A typical income statement for one round-trip of one such flight (flight 482) is as follows:

 

             
Ticket revenue (175 seats × 40% occupancy × $240 ticket price) $ 16,800     100.0 %
Variable expenses ($18.00 per person)   1,260     7.5  
Contribution margin   15,540     92.5 %
Flight expenses:            
Salaries, flight crew $ 2,000        
Flight promotion   790        
Depreciation of aircraft   1,700        
Fuel for aircraft   5,500        
Liability insurance   5,100        
Salaries, flight assistants   1,300        
Baggage loading and flight preparation   1,950        
Overnight costs for flight crew and assistants at destination   500        
Total flight expenses   18,840        
Net operating loss $ (3,300 )      
 

 

The following additional information is available about flight 482:

  1. Members of the flight crew are paid fixed annual salaries, whereas the flight assistants are paid based on the number of round trips they complete.

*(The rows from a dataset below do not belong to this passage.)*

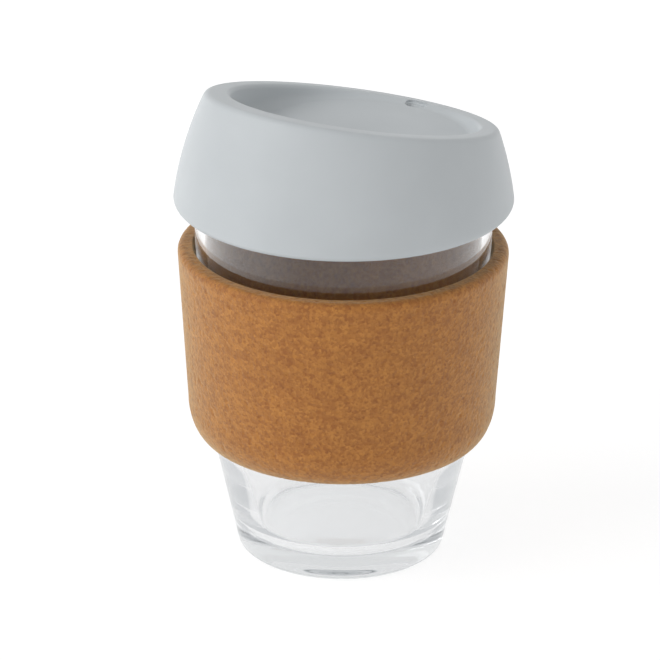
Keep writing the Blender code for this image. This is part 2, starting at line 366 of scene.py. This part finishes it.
def cut(target, tools):
    """Takes the tools' shapes out of the target, for good."""
    for tool in tools:
        step = target.modifiers.new(tool.name, "BOOLEAN")
        step.operation = "DIFFERENCE"
        step.solver = "EXACT"
        step.object = tool
    depsgraph = bpy.context.evaluated_depsgraph_get()
    data = bpy.data.meshes.new_from_object(target.evaluated_get(depsgraph))
    target.modifiers.clear()
    target.data = data
    for tool in tools:
        bpy.data.objects.remove(tool)


def stadium(length, width, turns):
    """The points of a slot with round ends, long along X."""
    half, end = length / 2, width / 2
    points = []
    for side in (1, -1):
        for k in range(turns + 1):
            angle = side * 0.5 * pi - pi * k / turns
            points.append((side * (half - end) + end * cos(angle), end * sin(angle)))
    return points


def stacked(levels):
    """A closed mesh through these (outline, height) levels, each outline having as many points."""
    mesh = bmesh.new()
    rings = [[mesh.verts.new((x * MM, y * MM, z * MM)) for x, y in outline] for outline, z in levels]
    for low, high in zip(rings, rings[1:]):
        for k in range(len(low)):
            nxt = (k + 1) % len(low)
            mesh.faces.new((low[k], low[nxt], high[nxt], high[k]))
    mesh.faces.new(rings[0])
    mesh.faces.new(rings[-1])
    return mesh


# ---- materials --------------------------------------------------------------------------------


def node_material(name):
    made = bpy.data.materials.new(name)
    made.use_nodes = True
    return made, made.node_tree.nodes, made.node_tree.links, made.node_tree.nodes["Principled BSDF"]


def glass_material():
    """Clear glass, which lets lamps through. Its deepest light paths are cut short and turn a soft grey, as
    they would come out nearly black here. A path with a diffuse bounce in it is never cut."""
    made, nodes, links, shader = node_material("clear_glass")
    shader.inputs["Base Color"].default_value = GLASS_TINT
    shader.inputs["Roughness"].default_value = 0.0
    shader.inputs["IOR"].default_value = 1.5
    shader.inputs["Transmission Weight"].default_value = 1.0
    through = nodes.new("ShaderNodeBsdfTransparent")
    through.inputs["Color"].default_value = GLASS_SHADOW_TINT
    path = nodes.new("ShaderNodeLightPath")
    mix = nodes.new("ShaderNodeMixShader")
    links.new(path.outputs["Is Shadow Ray"], mix.inputs[0])
    links.new(shader.outputs[0], mix.inputs[1])
    links.new(through.outputs[0], mix.inputs[2])
    limit = nodes.new("ShaderNodeMath")
    limit.operation = "MULTIPLY_ADD"
    limit.inputs[1].default_value = NEVER
    limit.inputs[2].default_value = GLASS_BOUNCES + 0.5
    far = nodes.new("ShaderNodeMath")
    far.operation = "GREATER_THAN"
    soft = nodes.new("ShaderNodeEmission")
    soft.inputs["Color"].default_value = GLASS_DEEP_GREY
    last = nodes.new("ShaderNodeMixShader")
    links.new(path.outputs["Diffuse Depth"], limit.inputs[0])
    links.new(path.outputs["Ray Depth"], far.inputs[0])
    links.new(limit.outputs["Value"], far.inputs[1])
    links.new(far.outputs["Value"], last.inputs[0])
    links.new(mix.outputs[0], last.inputs[1])
    links.new(soft.outputs[0], last.inputs[2])
    links.new(last.outputs[0], nodes["Material Output"].inputs["Surface"])
    depth = nodes.new("ShaderNodeVolumeAbsorption")
    depth.inputs["Color"].default_value = GLASS_DEPTH_TINT
    depth.inputs["Density"].default_value = GLASS_DENSITY
    links.new(depth.outputs["Volume"], nodes["Material Output"].inputs["Volume"])
    return made


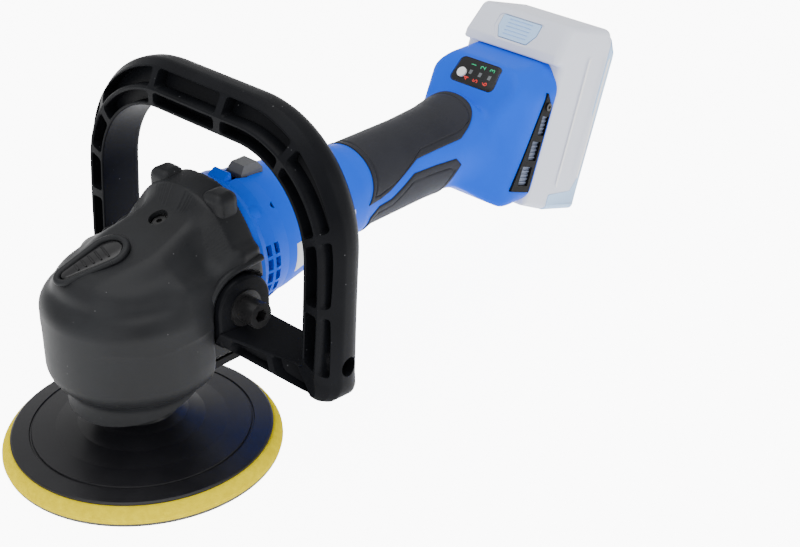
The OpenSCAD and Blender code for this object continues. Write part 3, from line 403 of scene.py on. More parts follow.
def smooth_path(points: list, n: int) -> Array:
    """Even points on a Catmull-Rom curve through the given ones, each piece a cubic of its four neighbours.

    Args:
        points: points to pass through.
        n: points wanted.

    Returns:
        Points, shape (n, dimensions).
    """
    p = np.array(points, float)
    q = np.concatenate([2 * p[:1] - p[1:2], p, 2 * p[-1:] - p[-2:-1]])
    t = np.linspace(0, len(p) - 1 - 1e-9, n * 8)
    k = t.astype(int)
    f = (t - k)[:, None]
    a, b, c, d = q[k], q[k + 1], q[k + 2], q[k + 3]
    curve = 0.5 * (2 * b + (c - a) * f + (2 * a - 5 * b + 4 * c - d) * f**2 + (3 * b - 3 * c + d - a) * f**3)
    s = np.concatenate([[0], np.cumsum(np.linalg.norm(np.diff(curve, axis=0), axis=1))])
    even = np.linspace(0, s[-1], n)
    return np.stack([np.interp(even, s, curve[:, i]) for i in range(p.shape[1])], -1)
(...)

  2. One-third of the liability insurance is a special charge assessed against flight 482 because in the opinion of the insurance company, the destination of the flight is in a “high-risk” area. The remaining two-thirds would be unaffected by a decision to drop flight 482.

  3. The baggage loading and flight preparation expense is an allocation of ground crews’ salaries and depreciation of ground equipment. Dropping flight 482 would have no effect on the company’s total baggage loading and flight preparation expenses.

  4. If flight 482 is dropped, Pegasus Airlines has no authorization at present to replace it with another flight.

  5. Aircraft depreciation is due entirely to obsolescence. Depreciation due to wear and tear is negligible.

  6. Dropping flight 482 would not allow Pegasus Airlines to reduce the number of aircraft in its fleet or the number of flight crew on its payroll.